突然,有一块灰色的不明物体落入我面前那锅黄色混合物里,黄色的粘稠液体溅到我脸上,,热热的,散发出一种熟悉的臭味。粪味儿。是的,我想我意识到了我面前的黄色液体和黄色小球是什么,是粪便,就是这样。我为我终于搞清了这个问题而有点兴奋。 然而我没能兴奋多久。我发现头上有某种灰色的碎块正在坠落,并且频率越来越快。它们直直地落进我面前的锅里,黄色的液体不断往外溅。我抬头看向灰色碎块下落的地方,看到梁上一张毛茸茸的脸。那人长了一身黄毛,眼睛细细地眯着,看到我抬头看他,开始疯狂大笑,露出残缺不全的黑黄的牙。他身材矮小肥圆,高高翘起的尾巴快速摇晃。等等,尾巴?我突然清醒过来。
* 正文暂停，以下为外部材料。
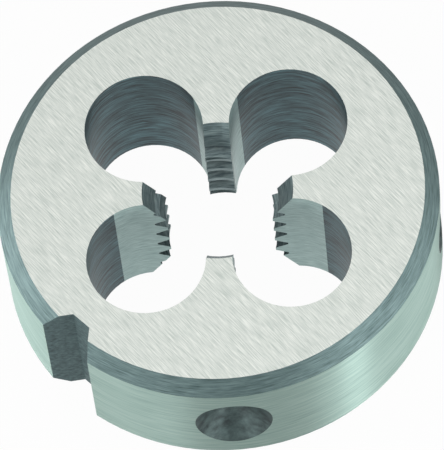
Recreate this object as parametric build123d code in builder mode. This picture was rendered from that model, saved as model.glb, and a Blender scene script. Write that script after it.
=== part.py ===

横梁上趴着的分明是只猴子,而且,他正在毁掉我赖以生存的东西。我一时间有些震惊,坐在那里不知如何是好,只是看着眼前出现越来越多关切的脸。那些脸的表情都是一样的,像复制粘贴的面具。那些声音也是一样的,升调,问我需不需要帮助,要不要去叫68号。

“怎么会有这种事?”

“这屋子毕竟是太老了。”

“发生什么了?”

“屋顶裂了,碎瓦片掉了下来。”

……

“是猴子干的。”

“什么猴子?”

我抬起头,猴子已经消失了,我知道他们不会相信我。漩涡边缘是不应该有猴子的,猴子在野外,或者在“金银岛” 马戏表演的钢丝绳上。 就算没有猴子来捣乱又怎么样呢?我的业绩永远是那么不尽人意。
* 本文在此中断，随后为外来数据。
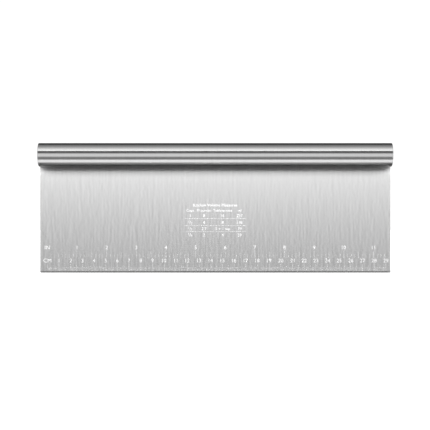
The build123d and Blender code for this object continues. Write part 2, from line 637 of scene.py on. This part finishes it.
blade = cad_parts["blade"]
blade.data.materials[0] = blade_steel()
steel = handle_steel()
cap_finish = cap_steel()
ring_finish = ground_weld()
bead_finish = weld_bead()
mark_finish = etched_marks()

handle_pieces = [make_tube(steel)]
for end in (1, -1):
    handle_pieces.append(make_cap(end, cap_finish))
    handle_pieces.append(make_cap_weld(end, ring_finish))
beads = make_tacks(bead_finish)
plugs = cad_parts["slot_end_welds"]
plugs.data.materials[0] = bead_finish
marks = [
    make_scale(
        "centimetre_scale",
        mark_finish,
        unit="CM",
        step=MM,
        first=0,
        last=290,
        ticks=CENTIMETRE_TICKS,
        foot=1.5 * MM,
        numeral_base=8.8 * MM,
    ),
    make_scale(
        "inch_scale",
        mark_finish,
        unit="IN",
        step=INCH / 8,
        first=1,
        last=91,
        ticks=INCH_TICKS,
        foot=12.9 * MM,
        numeral_base=20.0 * MM,
    ),
    make_table(mark_finish),
]


# ---------------------------------------------------------------------- studio

def group(name, pieces):
    """A collection of what a light falls on."""
    made = bpy.data.collections.new(name)
    for piece in pieces:
        made.objects.link(piece)
    return made


def place(name, data, location, aim):
    """A light or camera at a place, pointed at another."""
    made = bpy.data.objects.new(name, data)
    bpy.context.scene.collection.objects.link(made)
    made.location = location
    made.rotation_euler = (aim - location).to_track_quat("-Z", "Y").to_euler()
    return made


def area_light(name, location, aim, width, height, radiance, lit):
    """A rectangular light of even radiance that the camera doesn't see and that falls on one group."""
    light = bpy.data.lights.new(name, "AREA")
    light.shape = "RECTANGLE"
    light.size = width
    light.size_y = height
    light.energy = radiance * math.pi * width * height
    made = place(name, light, location, aim)
    made.visible_camera = False
    made.light_linking.receiver_collection = lit


def softbox(name, low, high, reach, length, radiance, lit):
    """A long light level with X that fills the elevations low to high, in degrees, from the handle."""
    middle, half = math.radians((low + high) / 2), math.radians((high - low) / 2)
    towards = Vector((0, -math.cos(middle), math.sin(middle)))
    height = 2 * reach * math.tan(half)
    area_light(name, HANDLE_AXIS + towards * reach, HANDLE_AXIS, length, height, radiance, lit)


def panel(name, azimuth, elevation, distance, width, height, radiance, lit):
    """A light that faces the handle; azimuth 0 is straight in front and 90 at the right-hand end."""
    turn, rise = math.radians(azimuth), math.radians(elevation)
    level = math.cos(rise)
    towards = Vector((math.sin(turn) * level, -math.cos(turn) * level, math.sin(rise)))
    area_light(name, HANDLE_AXIS + towards * distance, HANDLE_AXIS, width, height, radiance, lit)


def under_tube(name, side, depth, height, radiance, lit):
    """A small light under one end of the tube that shines along the blade towards its middle."""
    beyond, clear = 1.2 * MM, 0.2 * MM
    x = side * (BLADE_HALF_WIDTH + beyond)
    y = BLADE_FACE - clear - depth / 2
    z = AXIS_HEIGHT - HANDLE_RADIUS - height / 2
    area_light(name, Vector((x, y, z)), Vector((0, y, z)), depth, height, radiance, lit)


def stage_material(name, grey, glow):
    """A matt grey that also glows white."""
    material, tree, principled = shader(name)
    principled.inputs["Base Color"].default_value = (grey, grey, grey, 1)
    principled.inputs["Roughness"].default_value = 1
    principled.inputs["Specular IOR Level"].default_value = 0
    principled.inputs["Emission Color"].default_value = (1, 1, 1, 1)
    principled.inputs["Emission Strength"].default_value = glow
    return material


def stage_piece(bm, name, material, height=0.0):
    """Part of the studio, which only the camera sees."""
    mesh = bpy.data.meshes.new(name)
    bm.to_mesh(mesh)
    bm.free()
    mesh.materials.append(material)
    piece = bpy.data.objects.new(name, mesh)
    bpy.context.scene.collection.objects.link(piece)
    piece.location.z = height
    piece.visible_diffuse = False
    piece.visible_glossy = False
    piece.visible_transmission = False
    piece.visible_volume_scatter = False
    piece.visible_shadow = False
    return piece


def make_floor(radius):
    """A pale disc just below the object."""
    bm = bmesh.new()
    bmesh.ops.create_circle(bm, cap_ends=True, segments=96, radius=radius)
    material = stage_material("pale_floor", 0.8, 0.55)
    return stage_piece(bm, "floor", material, height=cad_low.z - 0.05 * MM)


def make_backdrop(radius):
    """A white sphere all round."""
    bm = bmesh.new()
    bmesh.ops.create_uvsphere(bm, u_segments=64, v_segments=32, radius=radius)
    return stage_piece(bm, "backdrop", stage_material("white_backdrop", 0, 1.05))


STUDIO_RADIUS = 3.0
floor = make_floor(STUDIO_RADIUS)
make_backdrop(STUDIO_RADIUS)

for piece in handle_pieces + marks + [blade, beads, plugs]:
    piece.visible_diffuse = False

on_handle = group("on_handle", handle_pieces + [beads, plugs])
on_blade = group("on_blade", [blade, beads, plugs] + marks)
on_caps = group("on_caps", handle_pieces[1:])
on_floor = group("on_floor", [floor])

# Lights that fall on the handle: (name, lowest and highest elevation in degrees, radiance)
HANDLE_REACH = 1.25
HANDLE_LENGTH = 3.2
for name, low, high, radiance in (
    ("handle_crown_fade", 97, 118, 0.24),
    ("handle_crown", 80, 97, 0.42),
    ("handle_top_edge", 70, 80, 0.60),
    ("handle_top_fade", 50, 70, 1.01),
    ("handle_top", 37, 50, 1.84),
    ("handle_front_fade", 8, 18, 0.48),
    ("handle_front", -16, 8, 1.03),
    ("handle_front_edge", -25, -16, 0.77),
    ("handle_gap", -49, -25, 0.24),
    ("handle_low_fade", -56, -49, 0.59),
    ("handle_low", -80, -56, 1.36),
    ("handle_under", -94, -80, 0.64),
    ("rear_middle", 168, 192, 0.9),
):
    softbox(name, low, high, HANDLE_REACH, HANDLE_LENGTH, radiance, on_handle)

# Main lights on the blade, in front of it and behind
KEY_REACH = 0.63
KEY_LENGTH = 2.4
softbox("blade_key", 42, 60, KEY_REACH, KEY_LENGTH, 46, on_blade)
softbox("blade_key_fade", 28, 42, KEY_REACH, KEY_LENGTH, 2.8, on_blade)
softbox("rear_key", 124, 147, KEY_REACH, KEY_LENGTH, 15, on_blade)

# Fainter lights that lift the shadow under the tube, the ends and the back
FILL_DISTANCE = 1.5
panel("front_bounce", 0, -3, 2.0, 2.0, 0.6, 0.13, on_blade)
for side, name in ((1, "right"), (-1, "left")):
    panel(f"{name}_front_fill", side * 45, -27, FILL_DISTANCE, 0.8, 0.5, 0.5, on_blade)
    panel(f"{name}_rear_fill", side * 135, -15, FILL_DISTANCE, 1.2, 1.0, 1.0, on_blade)
    under_tube(f"{name}_under_tube", side, 9 * MM, 7 * MM, 1.2, on_blade)
    panel(f"{name}_end_panel", side * 90, 0, FILL_DISTANCE, 1.2, 1.8, 0.5, on_caps)
    panel(f"{name}_rear_end_panel", side * 135, -25, FILL_DISTANCE, 1.2, 1.0, 0.7, on_caps)

# The floor has its own light, wide enough to leave only a faint shadow at the foot
sun = bpy.data.lights.new("floor_light", "SUN")
sun.energy = 3.5
sun.angle = math.radians(60)
floor_light = place("floor_light", sun, Vector((0, -1, 2)), Vector((0, 0, 0)))
floor_light.light_linking.receiver_collection = on_floor

world = bpy.data.worlds.new("studio_air")
world.use_nodes = True
background = world.node_tree.nodes["Background"]
background.inputs["Color"].default_value = (1, 1, 1, 1)
background.inputs["Strength"].default_value = 0.02
bpy.context.scene.world = world
bpy.context.scene.view_settings.view_transform = "Standard"

# ---------------------------------------------------------------------- camera

CAMERA_DISTANCE = 1040 * MM
CAMERA_HEIGHT = 49.4 * MM
CAMERA_SIDE = -0.24 * MM
VIEW_WIDTH = 368.4 * MM
camera_data = bpy.data.cameras.new("camera")
camera_data.lens = camera_data.sensor_width * CAMERA_DISTANCE / VIEW_WIDTH
camera_at = Vector((CAMERA_SIDE, BLADE_FACE - CAMERA_DISTANCE, CAMERA_HEIGHT))
camera = place("camera", camera_data, camera_at, Vector((CAMERA_SIDE, 0, CAMERA_HEIGHT)))
bpy.context.scene.camera = camera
虾饺-568和凉茶-574手忙脚乱地帮我擦完夹袄和脸上的汁液,又匆匆回到自己的铺位。68号出现了,她要我回去换身衣服再来,抓紧时间,好赶上生意兴隆的午餐时候。她说这话的时候只是淡淡地看了看我的鱼旦车,突出的眼睛眯缝着。

68号和w先生一样,一直待在漩涡边缘。她才三十出头,看上去却比w先生还老。除了一双突出的金鱼眼,她的一切都是淡淡的,淹没在色斑和皱纹里。

我离开了广场,感觉自己又快要进入息胀状态了。其实我很喜欢漩涡边缘,破旧的五颜六色的皮楼,各种架子,霓虹牌……乌七八糟地搭在一起。此刻它们在我眼里旋转出一幅奇异的图景,像爆炸的田野。田野……我依稀记得集市外面的田野。那天奶奶从白白腿上取下玉铃和银峰的来信,然后拎着我的小包袱,牵着我的手,走过青色的田野,像趟过一个青色的湖。通往集市的道路两旁种满了芒果树。刚下过一场暴雨,熟烂了的芒果混着泥水铺在路上,淹了鞋底,那么黏糊糊的,就像土地也有了生命……现在我的脚下又有了类似的感觉,仿佛大地向我张开怀抱。我多想扑进这个怀抱里,沉沉睡去。